The million dollar question: how do you upgrade your datacenter
by Johan De Gelas on April 7, 2009 12:00 AM EST- Posted in
- IT Computing general
In our last article about server CPUs, I wrote:
"the challenge for AMD and Intel is to convince the rest of the market - that is 95% or so - that the new platforms provide a compelling ROI (Return On Investment). The most productive or intensively used servers in general get replaced every 3 to 5 years. Based on Intel's own inquiries, Intel estimates that the current installed base consists of 40% dual-core CPU servers and 40% servers with single-core CPUs."
At the end of the presentation of Pat Gelsinger (Intel) makes the point that replacing nine servers based on the old single core Xeons with one Xeon X5570 based server will result in a quick payback. Your lower energy bill will pay back your investment back in 8 months according to Intel.
Why these calculations are quite optimistic is beyond the scope of this blogpost, but suffice to say that Specjbb is a pretty bad benchmark to perform ROI calculations (it can be "inflated" too easiliy) and that Intel did not consider the amount of work it takes to install and configure those servers. However, Intel does have a point that replacing the old power hungry Xeons (irony...) will deliver a good return on investment.

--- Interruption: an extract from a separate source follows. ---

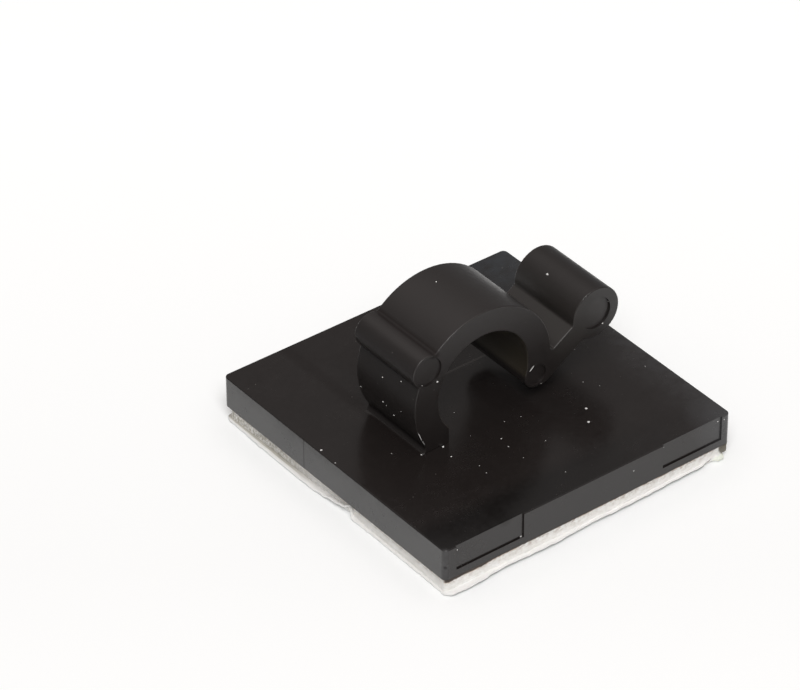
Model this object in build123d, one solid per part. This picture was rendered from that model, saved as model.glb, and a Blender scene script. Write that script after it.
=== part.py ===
from build123d import *
import math
import os

# Adhesive cable clip: a square plate on a foam pad, carrying a C-shaped ring that a cable snaps into.
# Millimetres, +Z up, the bore runs along Y. The origin is the middle of the underside of the release liner.

# Plate, a moulded square that the foam tape is stuck to
plate_side = 25.4
plate_thickness = 2.54
plate_corner_radius = 0.4

# Foam tape and its release liner
foam_thickness = 1.14
foam_inset = 0.1  # the foam is cut this much short of the plate's edge
liner_thickness = 0.13

# Clip profile, one outline pulled along Y
clip_width = 6.6
bore_diameter = 7.9
bore_flat = 0.08  # the plate's top face cuts this much off the bottom of the bore
ring_wall = 2.05
ring_centre_x = -1.96
ring_drop = 0.09  # the ring's outside sits this much lower than the bore
mouth_angle = -17.0  # where the ring ends, seen from its centre
foot_fillet = 0.4
junction_fillet = 0.25

# Bead on the ring's shoulder, a boss for the ejector pin
bead_radius = 1.3
bead_angle = 147.2
bead_sink = 0.24  # the bead's centre lies this far inside the ring's outside

# Lever, which leaves the ring's round tip, and the finger roll at its end
lever_thickness = 1.8
lever_lead = 0.5
lever_drop = 0.13
lever_length = 5.71
lever_angle = 32.9
roll_radius = 2.05

# Prints of the ejector pins on the end of the bead, the ring and the roll
pin_print_depth = 0.15
bead_pin_radius = 1.15
tip_pin_radius = 0.82
roll_pin_radius = 1.28

# Prints of the two ejector blades on the plate's front wall, open at the top
blade_print_depth = 0.12
blade_print_sill = 0.55
blade_print_ends = ((-11.7, -5.85), (6.55, 11.9))  # where each print starts and stops in x

# Small radii that the mould leaves on the outer edges
edge_break = 0.08

plate_bottom = liner_thickness + foam_thickness
plate_top = plate_bottom + plate_thickness
sunk = plate_top - plate_thickness / 2  # the post's root ends here, inside the plate
front = -clip_width / 2
bore_radius = bore_diameter / 2
ring_radius = bore_radius + ring_wall
tip_radius = ring_wall / 2
bore_centre = (ring_centre_x, plate_top + bore_radius - bore_flat)
ring_centre = (ring_centre_x, bore_centre[1] - ring_drop)


def away(start, distance, angle):
    """Point in the profile, at a distance and an angle from another."""
    turn = math.radians(angle)
    return (start[0] + distance * math.cos(turn), start[1] + distance * math.sin(turn))


tip_centre = away(ring_centre, bore_radius + tip_radius, mouth_angle)
gap_top = tip_centre[1] - tip_radius  # the gap that the cable goes in by reaches up to here
bead_centre = away(ring_centre, ring_radius - bead_sink, bead_angle)
lever_start = (tip_centre[0] + lever_lead, tip_centre[1] - lever_drop)
roll_centre = away(lever_start, lever_length, lever_angle)


def disc(centre, radius):
    """Circle in the profile, its seam at the top, clear of the plate and the mouth."""
    return Pos(*centre) * Rot(0, 0, 90) * Circle(radius)


def post_face():
    """Where the post's inner face stands, straight up from the plate to the height of the gap's top."""
    return bore_centre[0] - math.sqrt(bore_radius**2 - (bore_centre[1] - gap_top) ** 2)


def foot_outline():
    """Root of the post, spread over the plate by a fillet that touches the plate and the ring."""
    rise = ring_centre[1] - plate_top - foot_fillet
    run = math.sqrt((ring_radius + foot_fillet) ** 2 - rise**2)
    fillet_centre = (ring_centre[0] - run, plate_top + foot_fillet)
    below_ring = (ring_centre[0], sunk)
    below_fillet = (fillet_centre[0], sunk)
    spread = Polyline(fillet_centre, ring_centre, below_ring, below_fillet, fillet_centre)
    return make_face(spread) - disc(fillet_centre, foot_fillet)


def ring_outline():
    """The post and the ring, up from the plate and over the top to the round tip at the mouth."""
    reach = 2 * ring_radius
    post_x = post_face()
    beyond = away(ring_centre, reach, mouth_angle)
    mouth = Polyline(
        ring_centre, beyond, (beyond[0], sunk), (post_x, sunk), (post_x, gap_top), ring_centre
    )
    below = Pos(ring_centre[0], sunk - reach / 2) * Rectangle(2 * reach, reach)
    ring = disc(ring_centre, ring_radius) + foot_outline() - make_face(mouth) - below
    return ring + disc(tip_centre, tip_radius)


def lever_outline():
    """The flat lever, as thick all along, and the finger roll at its end."""
    middle = away(lever_start, lever_length / 2, lever_angle)
    lever = Pos(*middle) * Rot(0, 0, lever_angle) * Rectangle(lever_length, lever_thickness)
    return lever + disc(lever_start, lever_thickness / 2) + disc(roll_centre, roll_radius)


def clip_outline():
    """Whole side view of the clip above the plate, its foot sunk into the plate."""
    outline = ring_outline() + lever_outline() + disc(bead_centre, bead_radius)
    outline -= disc(bore_centre, bore_radius)
    corners = outline.vertices().filter_by(lambda v: v.Y > plate_top and is_notch(outline, v))
    return fillet(corners, junction_fillet)


def is_notch(outline, corner):
    """True where the outline turns inwards, so a fillet there adds material."""
    half_filled = 0.55  # a straight edge fills half of the probe, a notch clearly more
    probe = Pos(corner.X, corner.Y) * Circle(junction_fillet)
    return (outline & probe).area / probe.area > half_filled


def plate():
    """The square plate, its upright edges slightly rounded."""
    slab = Box(plate_side, plate_side, plate_thickness, align=(Align.CENTER, Align.CENTER, Align.MIN))
    slab = fillet(slab.edges().filter_by(Axis.Z), plate_corner_radius)
    slab = fillet(slab.faces().sort_by(Axis.Z)[-1].edges(), edge_break)
    return Pos(0, 0, plate_bottom) * slab


def profile_solid(outline, y_from, y_to):
    """Outline in x and height, pulled along Y."""
    pulled = extrude(outline, y_to - y_from)
    return Pos(0, y_to, 0) * Rot(90, 0, 0) * pulled


def pin_prints():
    """Shallow round prints on the front ends of the bead, the ring and the roll."""
    prints = disc(bead_centre, bead_pin_radius) + disc(tip_centre, tip_pin_radius)
    prints += disc(roll_centre, roll_pin_radius)
    return profile_solid(prints, front - pin_print_depth, front + pin_print_depth)


def blade_prints():
    """Two shallow rectangular prints on the front wall, from the sill to the top."""
    prints = []
    for left, right in blade_print_ends:
        size = (right - left, 2 * blade_print_depth, plate_thickness)
        blade = Box(*size, align=(Align.MIN, Align.CENTER, Align.MIN))
        prints.append(Pos(left, -plate_side / 2, plate_bottom + blade_print_sill) * blade)
    return prints


def clip():
    """Ring, bead, tip, lever and roll in one piece, the rims of both ends broken."""
    pulled = profile_solid(clip_outline(), front, -front)
    return fillet(pulled.faces().filter_by(Axis.Y).edges(), edge_break)


def clip_body():
    """The whole moulding: plate and clip in one solid."""
    body = plate() + clip() - pin_prints()
    for blade in blade_prints():
        body -= blade
    return body


def foam_tape():
    """Double-sided foam pad under the plate."""
    side = plate_side - 2 * foam_inset
    pad = Box(side, side, foam_thickness, align=(Align.CENTER, Align.CENTER, Align.MIN))
    return Pos(0, 0, liner_thickness) * pad


def release_liner():
    """Paper that covers the adhesive until the clip is used."""
    return Box(plate_side, plate_side, liner_thickness, align=(Align.CENTER, Align.CENTER, Align.MIN))


os.makedirs("parts", exist_ok=True)
for name, make in (("clip_body", clip_body), ("foam_tape", foam_tape), ("release_liner", release_liner)):
    solid = make()
    export_step(solid, f"parts/{name}.step")
    box = solid.bounding_box()
    print(name, len(solid.solids()), round(solid.volume, 2), tuple(box.min), tuple(box.max))
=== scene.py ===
# %% [markdown]
# # An adhesive cable clip
#
# A square black plate, moulded in one piece with an open ring and a finger lever, stands on a
# white foam pad whose adhesive is still covered by its paper liner. This lesson dresses the
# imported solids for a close-up: a glossy plastic for the moulding, a real cut edge for the foam,
# a wavy sheet of paper, and the few crumbs of dust that a clip picks up.
# The solids come first, because every later piece is placed by their numbers.

# %% Load the solids
import bpy
import math
import random
from mathutils import Matrix, Quaternion, Vector, noise


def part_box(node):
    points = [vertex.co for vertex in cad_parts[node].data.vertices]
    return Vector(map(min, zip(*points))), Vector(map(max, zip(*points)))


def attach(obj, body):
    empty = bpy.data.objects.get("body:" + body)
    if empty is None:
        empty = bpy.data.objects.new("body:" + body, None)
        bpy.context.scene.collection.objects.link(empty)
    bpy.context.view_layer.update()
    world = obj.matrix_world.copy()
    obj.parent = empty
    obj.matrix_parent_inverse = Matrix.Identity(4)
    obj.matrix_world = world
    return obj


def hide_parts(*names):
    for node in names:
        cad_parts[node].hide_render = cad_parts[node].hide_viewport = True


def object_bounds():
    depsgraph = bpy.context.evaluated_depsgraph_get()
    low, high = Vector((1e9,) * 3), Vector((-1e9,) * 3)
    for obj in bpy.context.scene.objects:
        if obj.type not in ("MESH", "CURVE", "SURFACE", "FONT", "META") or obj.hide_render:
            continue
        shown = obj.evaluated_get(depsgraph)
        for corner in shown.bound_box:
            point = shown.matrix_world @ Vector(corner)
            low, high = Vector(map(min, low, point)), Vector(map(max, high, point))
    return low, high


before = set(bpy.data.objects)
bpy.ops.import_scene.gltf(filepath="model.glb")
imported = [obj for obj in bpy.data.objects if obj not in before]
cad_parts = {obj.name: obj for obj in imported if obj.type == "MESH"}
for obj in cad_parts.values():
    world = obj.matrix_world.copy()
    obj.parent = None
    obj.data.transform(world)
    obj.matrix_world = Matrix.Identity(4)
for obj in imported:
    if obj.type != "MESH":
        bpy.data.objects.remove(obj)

cad_low, cad_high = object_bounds()
MM = 0.001
print("solids:", sorted(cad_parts), "size", [round(v / MM, 2) for v in cad_high - cad_low])

# %% [markdown]
# ## The camera
#
# The picture is taken with a long lens from the front left and well above, so parallel edges
# hardly converge. A camera could be placed by eye, but here the place, the three axes and the
# lens were solved from the corners of the square plate, which is the surest ruler in the view,
# and then the lens and the shift were trimmed by about a pixel to fit the whole outline. The
# shift keeps the object off centre without turning the camera.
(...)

In contrast, John Fruehe (AMD) is pointing out that you could upgrade dualcore Opteron based servers (the ones with four numbers in their modelnumbers and DDR-2) with hex-core AMD "Istanbul" CPUs. I must say that I encountered few companies who would actually bother upgrading CPUs, but his arguments make some sense as the CPU will still use the same kind of memory: DDR-2. As long as your motherboard supports it, you might just as well upgrade the BIOS, pull out your server, replace the 1 GB DIMMs with 4 GB DIMMs and replace the dual cores with hex-cores instead of replacing everything. It seems more cost effective than redo the cabling, reconfigure a new server and so on...
There were two reasons why few professional IT people bothered with CPU upgrades:
- You could only upgrade to a slightly faster CPU. Upgrading a CPU to a higher clocked, but similar CPU rarely gave any decent performance increase that was worth the time. For example, the Opteron was launched at 1.8 GHz, and most servers you could buy at the end of 2003 were not upgradeable beyond 2.4 GHz.
- You could not make use of more CPU performance. With the exception of the HPC people, higher CPU performance rarely delivered anything more than even lower CPU percentage usage. So why bother?
AMD has also a point that both things have changed. The first reason may not be valid anymore if hex-cores do indeed work in a dualcore motherboard. The second reason is no longer valid as virtualization allows you to use the extra CPU horse power to consolidate more virtual servers on one physical machine. On the condition of course that the older server allows you to replace those old 1 GB DIMMs with a lot of 4 GB ones. I checked for example the HP DL585G2 and it does allow up to 128 GB of DDR-2.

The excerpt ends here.